The government of Greek prime minister George Papandreou was even having some success—with prodding from the troika—meeting its ambitious goals of cutting pensions and raising taxes. Finance Minister George Papaconstantinou even approached the Institute of International Finance, an association of giant global banks that are among the major buyers of government debt, to arrange a “non-deal road show”—an occasion for him to go to major financial centers and meet with investors to persuade them of Greece’s commitment to repairing its finances, in hopes that they might eventually resume buying its bonds.

The actions of May had bought Europe some time to address its economy’s underlying problems. Yet by the fall of 2010, none of its structural defects had been fixed. Greeks were still paid more than their levels of productivity would suggest was sustainable, and German and French banks were still sitting on piles of debt issued by governments with shaky finances. The continent’s bank regulators conducted a coordinated “stress test” of their various banking systems to examine potential weaknesses and announced its encouraging results on July 23: Most banks could survive losses totaling hundreds of billions of euros. But the test assumed that the debt of all eurozone countries would be fully repaid, which amounts to begging the question.

There were also early signs of cracks in that sense of common resolve, as the governments of Europe went about figuring out the details of the stability fund they had agreed to. Then came perhaps history’s most consequential stroll on the beach.

•   •   •

G
erman chancellor Angela Merkel was grappling with competing pressures. Her ability to resolve them would, more than any other factor, determine the future of Europe.

On the one hand, her countrymen were aghast that they were being asked to bail out the Greeks. The very day the bailout package was being negotiated, May 9, her coalition lost massively in regional elections in North Rhine–Westphalia, in part due to discontent over the push to aid Greece, and she would face seemingly constant challenges in Germany’s constitutional court as to the legality of the bailout measures to which she had committed the nation. On the other hand, the most powerful woman on the continent was also very much a European, determined to realize the vision of a united continent that her political mentor, Helmut Kohl, had set. “
Ladies and gentlemen, let’s not talk around it
,” she said in a speech in Aachen on May 13. “The crisis over the future of the euro is not just any crisis. . . . This test is an existential one. It must be passed. Failing it, the consequences would be incalculable for Europe and beyond. But succeeding, then Europe will be stronger than before.”

In the fall of 2010, it was antibailout fervor toward which Merkel was most attentive. Even some within her own government were starting to pose some fair but uncomfortable questions: Why were German taxpayers being asked to aid Greece—what about the people who’d lent the nation all that money in the first place? And wasn’t Greece effectively bankrupt? When a company goes bankrupt, its investors lose some of their money. Yet the banks and pension funds that had bought Greek bonds were, under the plan being pursued, not to receive a euro less than they were owed. Why, German politicians asked, shouldn’t they suffer the same losses any other unwise investor would? Ironically, this put the questioners in common cause with many Greek politicians, who’d have been more than happy to see their debt burden actually reduced, rather than just restructured.

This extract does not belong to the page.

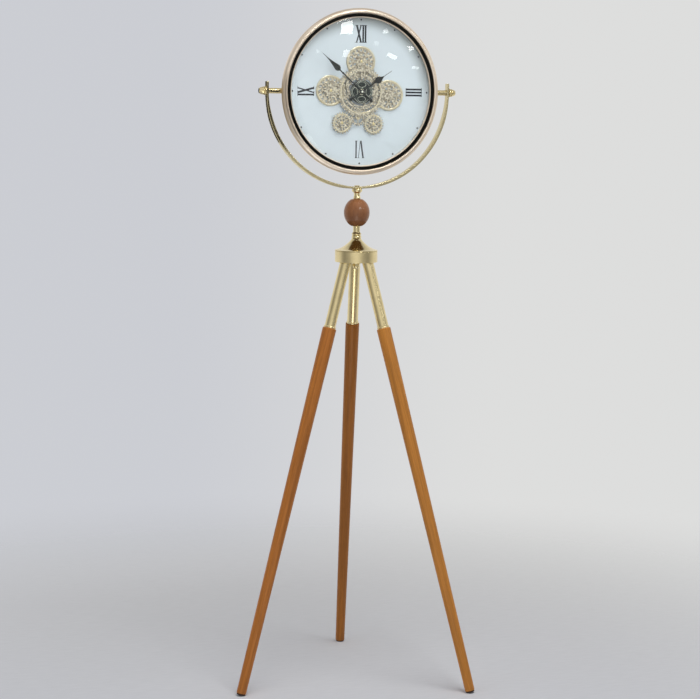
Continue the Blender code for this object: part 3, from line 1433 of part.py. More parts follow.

If that was the mentality in Berlin, the sense in Frankfurt, both at the Eurotower and the Bundesbank, was quite the opposite. European central bankers saw grave risk in forcing losses upon Greek creditors. As Trichet and other ECB officials saw it, if Greek bondholders were forced to take haircuts, it could inspire a dangerous and unpredictable chain reaction. Investors would judge the debt of all the at-risk eurozone nations as riskier and likely dump Irish, Portuguese, Spanish, and Italian bonds. Even France could find itself in the line of fire. German and French banks, major holders of Greek bonds, could find themselves undercapitalized and require a new bailout.

And those were just the knowable effects. Government bonds are the bedrock of the financial system. As with the Lehman Brothers failure, a Greek default could have rippling second-order effects that would be very hard to predict. It was one thing for a nation to stiff bondholders when it had its own currency, as Argentina did in 2001 and Russia did in 1998. But to do so as a member of a shared currency union could cause all manner of unforeseen problems. Bailing out not just the Greek government but also Greek creditors was, in the ECB’s view, a small price to pay to prevent them.